Ford expects to see at least homogenized standards, language and reporting come out of Nairobi — giving the world common language for how it talks about plastic.
“We need to all be speaking the same language in every corner of the earth about this complicated, chaotic issue,” he said. “Right now, we don't even have a unified global reporting body about how much waste is out there.”
Unified language will likely affect global operations and supply chains, Ford said — as well as potentially level the playing field between companies and countries that have made voluntary commitments, with those that haven't. He also expects a treaty will make it a lot easier for companies to meet their science-based waste-reduction targets.
A treaty that adopts universal language and slows the expansion of problematic and unnecessary plastic production will be a tougher sell to some, and naturally has farther reaching implications.
“That's where the heels are really dug in,” Ford said. “Is this going to be an upstream treaty, a downstream treaty, or both? That's where we're going to land.”
Creating a global plastics agreement will require uniform recycling standards that produce consistent feedstocks for an effective circular economy. Right now, brands must contend with 193 countries, each with different approaches to plastic. This is no small hurdle for brands to navigate — and a global treaty, Ford thinks, will be a great business case for global brands.
“I think that's a huge reason why so many of the global CPG companies in our network are behind this,” he said.

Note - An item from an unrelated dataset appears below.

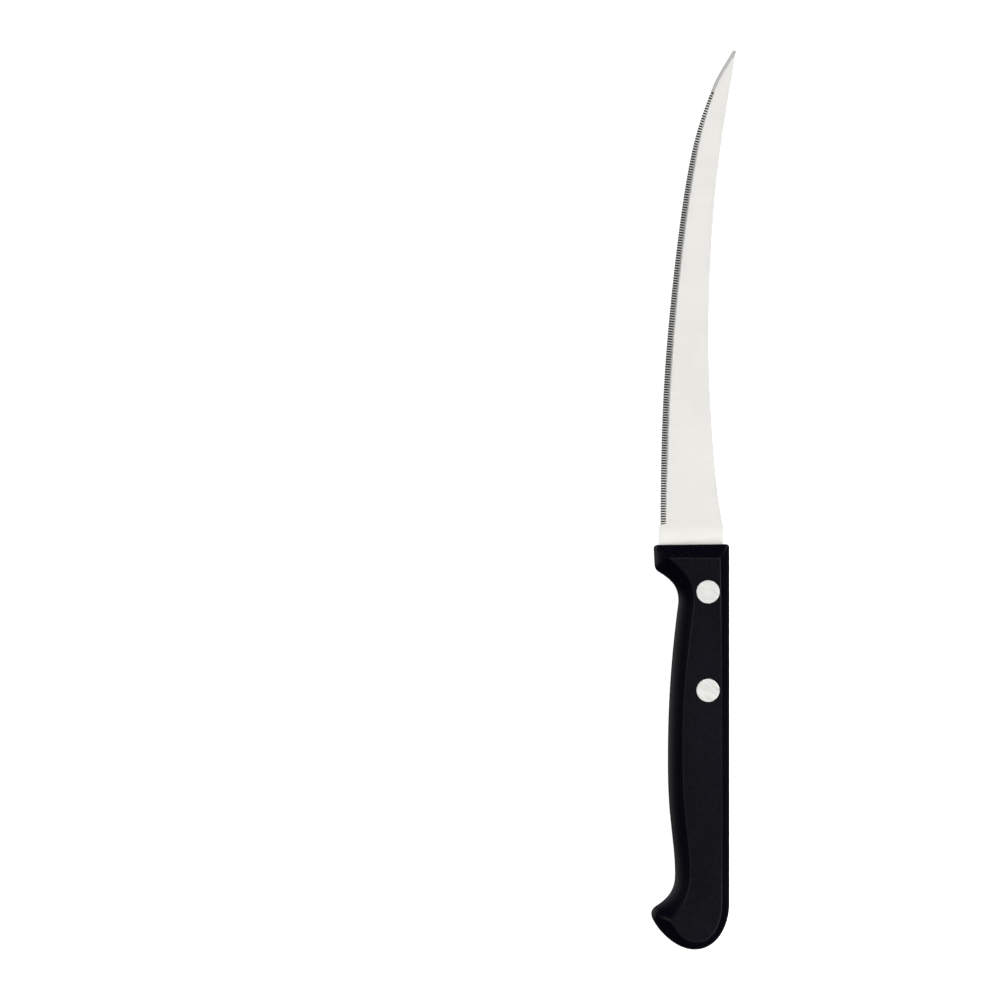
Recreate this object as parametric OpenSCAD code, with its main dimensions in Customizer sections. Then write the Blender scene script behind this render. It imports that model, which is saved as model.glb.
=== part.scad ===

Uniform standards will also be a huge incentive for regional and international trade, Simon said. A plastic treaty is what's needed to create a stable platform for companies to use their supply chain-building acumen to craft a robust market for circular materials — a market that doesn’t currently exist at the needed scale.
“I'm hopeful,” she said. “We've seen so much happen in such a short period of time … We have all of the right people at the table, and we're heading in the same direction.”
UNEA-5 begins Monday and will conclude March 2.